Member of the Flemish Parliament
- Incumbent
- Assumed office 9 June 2024

Personal details
- Born: 26 February 1991 (age 35) Deurne, Belgium
- Party: New Flemish Alliance

= Sanne Van Looy =

Belgian politician (born 1991)

Sanne Van Looy (born 26 February 1991) is a Belgian politician of the New Flemish Alliance party, she has served as a Member of the Flemish Parliament since 2024 representing the Antwerp constituency.

==Biography==
Van Looy was born in Deurne and grew up in Malle, Flanders where she attended school before studying in Italy and graduating with a degree from the University of Bologna.

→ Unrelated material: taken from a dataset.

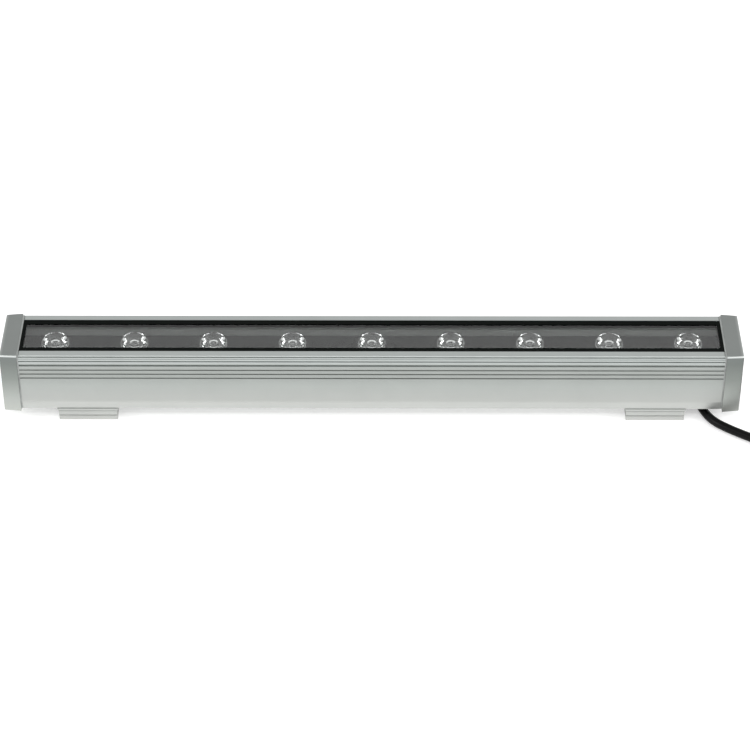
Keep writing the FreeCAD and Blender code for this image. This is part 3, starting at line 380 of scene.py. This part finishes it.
def cord():
    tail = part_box("cord_connector")[0].y
    axis_x = COIL_CENTRE[0] + WINDING[-1][1] * MM
    points = [
        *CORD_ROUTE,
        *coil_points(),
        (axis_x, tail - LEAD_IN, LEAD_IN_Z),
        (axis_x, tail + LEAD_DEPTH, CONNECTOR_Z),
    ]
    line = bpy.data.curves.new("supply_cord", "CURVE")
    line.dimensions = "3D"
    line.bevel_depth = CORD_RADIUS
    line.bevel_resolution = 8
    line.use_fill_caps = True
    line.resolution_u = 12
    spline = line.splines.new("NURBS")
    spline.points.add(len(points) - 1)
    for control, place in zip(spline.points, points):
        control.co = (*place, 1.0)
    spline.order_u = 3
    spline.use_endpoint_u = True
    line.materials.append(MATERIALS["cable_rubber"])
    piece = bpy.data.objects.new("supply_cord", line)
    bpy.context.collection.objects.link(piece)
    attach(piece, "bar")
    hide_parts("power_cord", "cord_coil")


# The tie: a snug strap round the turns, its free end pressed down on the outside. Lengths in mm,
# angles in degrees.

FULL_TURN = 360
TIE_ANGLE = 60.0
TIE_HALF_WIDTH = 4.0
TIE_EDGE = 0.2
TIE_INSIDE, TIE_OUTSIDE, TIE_FLAP = 3.15, 4.05, 4.85
TIE_STEPS = 120
FLAP_REACH, FLAP_STEPS = 34.0, 24


def band(crossings, inside, outside, angles, closed):
    """Vertices and faces, in mm, of a band at two distances from the hull of the cord's crossings."""
    half, edge = TIE_HALF_WIDTH, TIE_EDGE
    section = [
        (inside, edge - half),
        (inside + edge, -half),
        (outside - edge, -half),
        (outside, edge - half),
        (outside, half - edge),
        (outside - edge, half),
        (inside + edge, half),
        (inside, half - edge),
    ]
    vertices, faces = [], []
    for angle in angles:
        normal = (math.cos(angle), math.sin(angle))
        radius, level = max(crossings, key=lambda c: c[0] * normal[0] + c[1] * normal[1])
        vertices += [(radius + off * normal[0], side, level + off * normal[1]) for off, side in section]
    count, around = len(section), len(angles)
    for ring in range(around if closed else around - 1):
        this, after = ring * count, (ring + 1) % around * count
        for i in range(count):
            j = (i + 1) % count
            faces.append((this + i, this + j, after + j, after + i))
    if not closed:
        last = (around - 1) * count
        faces.append(tuple(reversed(range(count))))
        faces.append(tuple(range(last, last + count)))
    return vertices, faces


def tie():
    turn = (TIE_ANGLE - COIL_START) / FULL_TURN
    crossings = []
    while turn < WINDING[-1][0]:
        crossings.append((along(WINDING, turn), cord_height(turn) / MM))
        turn += 1
    whole = [TAU * step / TIE_STEPS for step in range(TIE_STEPS)]
    reach = math.radians(FLAP_REACH)
    flap = [reach * (2 * step / FLAP_STEPS - 1) for step in range(FLAP_STEPS + 1)]
    heading = math.radians(TIE_ANGLE)
    across = Vector((math.cos(heading), math.sin(heading), 0.0))
    beside = Vector((-math.sin(heading), math.cos(heading), 0.0))
    vertices, faces = [], []
    bands = [
        band(crossings, TIE_INSIDE, TIE_OUTSIDE, whole, True),
        band(crossings, TIE_OUTSIDE, TIE_FLAP, flap, False),
    ]
    for places, sides in bands:
        start = len(vertices)
        for radius, side, level in places:
            flat = across * radius + beside * side
            x, y = COIL_CENTRE[0] + flat.x * MM, COIL_CENTRE[1] + flat.y * MM
            vertices.append((x, y, level * MM))
        faces += [tuple(start + i for i in side) for side in sides]
    add_piece("strap", "tie_fabric", vertices, faces, "coil_tie")


# The connector: a ribbed tail, a fluted grip and a socket with pins, under a knurled ring.

ROUND_STEPS = 160
TAIL_RIBS = 6
# Place and radius in mm where the tail's ribs start and end.
TAIL_FROM, TAIL_TO = (1.0, 3.69), (13.0, 6.0)
RIB_DEPTH = 0.5
# One rib and the groove after it, in shares of the ribs' pitch, with the depth at each.
RIB = [(0.1, 0.0), (0.5, 0.0), (0.6, RIB_DEPTH), (1.0, RIB_DEPTH)]
GRIP_FLUTES, RING_KNURLS = 16, 40
# Rings along Y from the tail's end in mm: place, radius, depth of the flutes or knurls.
TAIL_END = [(0.0, 3.4, 0.0), (0.2, 3.5, 0.0)]
GRIP = [
    (13.4, 6.1, 0.0),
    (14.0, 6.2, 0.0),
    (15.6, 6.2, 0.0),
    (16.6, 6.2, 0.6),
    (28.4, 6.2, 0.6),
    (29.4, 6.2, 0.0),
    (30.6, 6.2, 0.0),
    (31.0, 5.8, 0.0),
    (31.0, 4.9, 0.0),
    (45.7, 4.9, 0.0),
    (46.0, 4.6, 0.0),
    (46.0, 4.0, 0.0),
    (45.8, 3.9, 0.0),
    (41.0, 3.9, 0.0),
]
PIN = [(40.5, 0.9, 0.0), (44.4, 0.9, 0.0), (44.8, 0.7, 0.0), (45.0, 0.4, 0.0)]
PIN_CIRCLE = 2.4
PIN_ANGLES = (90, 210, 330)
KNURLED_RING = [
    (32.0, 5.3, 0.0),
    (32.0, 7.1, 0.0),
    (32.4, 7.5, 0.0),
    (33.4, 7.5, 0.0),
    (33.8, 7.6, 0.45),
    (41.2, 7.6, 0.45),
    (41.6, 7.5, 0.0),
    (43.6, 7.5, 0.0),
    (44.0, 7.1, 0.0),
    (44.0, 5.3, 0.0),
]


def turned(rings, ridges, x, z, closed=False):
    """Vertices and faces of a body turned about a line along Y through x and z in mm."""
    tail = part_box("cord_connector")[0].y / MM
    vertices, faces = [], []
    for place, radius, depth in rings:
        for step in range(ROUND_STEPS):
            angle = TAU * step / ROUND_STEPS
            reach = radius - depth * (0.5 - 0.5 * math.cos(ridges * angle))
            out, up = x + reach * math.cos(angle), z + reach * math.sin(angle)
            vertices.append((out * MM, (tail + place) * MM, up * MM))
    count = len(rings)
    for ring in range(count if closed else count - 1):
        this, after = ring * ROUND_STEPS, (ring + 1) % count * ROUND_STEPS
        for step in range(ROUND_STEPS):
            beside = (step + 1) % ROUND_STEPS
            faces.append((this + step, this + beside, after + beside, after + step))
    if not closed:
        faces.append(tuple(range(ROUND_STEPS)))
        faces.append(tuple(range(len(vertices) - ROUND_STEPS, len(vertices))))
    return vertices, faces


def connector():
    x, z = COIL_CENTRE[0] / MM + WINDING[-1][1], CONNECTOR_Z / MM
    tail = list(TAIL_END)
    pitch = (TAIL_TO[0] - TAIL_FROM[0]) / TAIL_RIBS
    for rib in range(TAIL_RIBS):
        for share, depth in RIB:
            place = TAIL_FROM[0] + pitch * (rib + share)
            tail.append((place, along([TAIL_FROM, TAIL_TO], place) - depth, 0.0))
    vertices, faces = turned(tail + GRIP, GRIP_FLUTES, x, z)
    for angle in PIN_ANGLES:
        turn = math.radians(angle)
        start = len(vertices)
        at = x + PIN_CIRCLE * math.cos(turn), z + PIN_CIRCLE * math.sin(turn)
        more, sides = turned(PIN, 0, *at)
        vertices += more
        faces += [tuple(start + i for i in side) for side in sides]
    add_piece("plug", "connector_plastic", vertices, faces, "cord_connector")
    vertices, faces = turned(KNURLED_RING, RING_KNURLS, x, z, closed=True)
    add_piece("plug_ring", "connector_plastic", vertices, faces, "connector_ring")


# Stage

FLOOR_REACH, FLOOR_DROP = 30.0, 0.1 * MM
FLOOR_GREYS, FLOOR_CLOUD_SCALE, FLOOR_GLOW = (0.82, 0.84), 0.6, 0.4
WORLD_STRENGTH = 0.82
# Name, place and aim in metres, width and depth in metres, power in watts.
LAMPS = [
    ("edge", (0.0, -1.2, 1.55), (0.0, 0.0, 0.03), (2.4, 0.25), 9.5),
    ("left", (-1.5, -0.5, 1.0), (0.0, 0.0, 0.04), (0.25, 0.6), 6.5),
    ("right", (1.5, -0.5, 1.0), (0.0, 0.0, 0.04), (0.25, 0.6), 6.5),
]
WHITE = (1.0, 1.0, 1.0, 1.0)
# The camera: where it looks, how far off it is, its angles in degrees and its lens in mm.
CAMERA_AIM, CAMERA_DISTANCE = (0.002258, 0.0, 0.021759), 1.8
CAMERA_AZIMUTH, CAMERA_ELEVATION = 0.139, 37.887
CAMERA_LENS, CAMERA_SENSOR = 126.07, 36.0


def floor():
    mesh = bpy.data.meshes.new("floor")
    reach, low = FLOOR_REACH, -FLOOR_DROP
    mesh.from_pydata(
        [(-reach, -reach, low), (reach, -reach, low), (reach, reach, low), (-reach, reach, low)],
        [],
        [(0, 1, 2, 3)],
    )
    paint = Paint("floor", Roughness=0.9, Emission_Color=WHITE, Emission_Strength=FLOOR_GLOW)
    greys = [(grey, grey, grey, 1.0) for grey in FLOOR_GREYS]
    cloud = paint.noise(FLOOR_CLOUD_SCALE, detail=2.0)
    paint.set(Base_Color=paint.ramp(cloud, *zip(CLOUD_STOPS, greys)))
    mesh.materials.append(paint.material)
    piece = bpy.data.objects.new("floor", mesh)
    bpy.context.collection.objects.link(piece)


def area_light(name, place, aim, size, power):
    lamp = bpy.data.lights.new(name, "AREA")
    lamp.shape = "RECTANGLE"
    lamp.size, lamp.size_y = size
    lamp.energy = power
    piece = bpy.data.objects.new(name, lamp)
    piece.location = place
    piece.rotation_euler = (Vector(aim) - Vector(place)).to_track_quat("-Z", "Y").to_euler()
    bpy.context.collection.objects.link(piece)


def lights():
    world = bpy.data.worlds.new("studio")
    world.use_nodes = True
    background = world.node_tree.nodes["Background"]
    background.inputs["Color"].default_value = WHITE
    background.inputs["Strength"].default_value = WORLD_STRENGTH
    bpy.context.scene.world = world
    for lamp in LAMPS:
        area_light(*lamp)


def camera():
    """Looks down on the bar from the front, at the angle and distance of a product shot."""
    azimuth, elevation = math.radians(CAMERA_AZIMUTH), math.radians(CAMERA_ELEVATION)
    aim = Vector(CAMERA_AIM)
    back = Vector(
        (
            math.sin(azimuth) * math.cos(elevation),
            -math.cos(azimuth) * math.cos(elevation),
            math.sin(elevation),
        )
    )
    eye = bpy.data.cameras.new("camera")
    eye.sensor_width = CAMERA_SENSOR
    eye.lens = CAMERA_LENS
    piece = bpy.data.objects.new("camera", eye)
    piece.location = aim + back * CAMERA_DISTANCE
    piece.rotation_euler = (-back).to_track_quat("-Z", "Y").to_euler()
    bpy.context.collection.objects.link(piece)
    bpy.context.scene.camera = piece


camera()
tie()
connector()
cord()
floor()
lights()
bpy.context.scene.view_settings.view_transform = "Standard"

She then obtained a master's degree in history at KU Leuven before completing postgraduate studies in education at the University of Antwerp in 2014. Afterwards, she worked as a secondary school teacher in Hoogstraten. In 2022, she worked as a parliamentary assistant to N-VA politicians Kathleen Krekels and in 2024 was an advisor in the office of Flemish minister Zuhal Demir on education.

In 2016, she was elected as a councilor for the N-VA in Malle and was appointed chairwoman of the N-VA's Malle branch. From 2019 to 2022 she served as an alderman for social mobility. In the 2024 Belgian regional elections Van Looy was elected to the Flemish Parliament.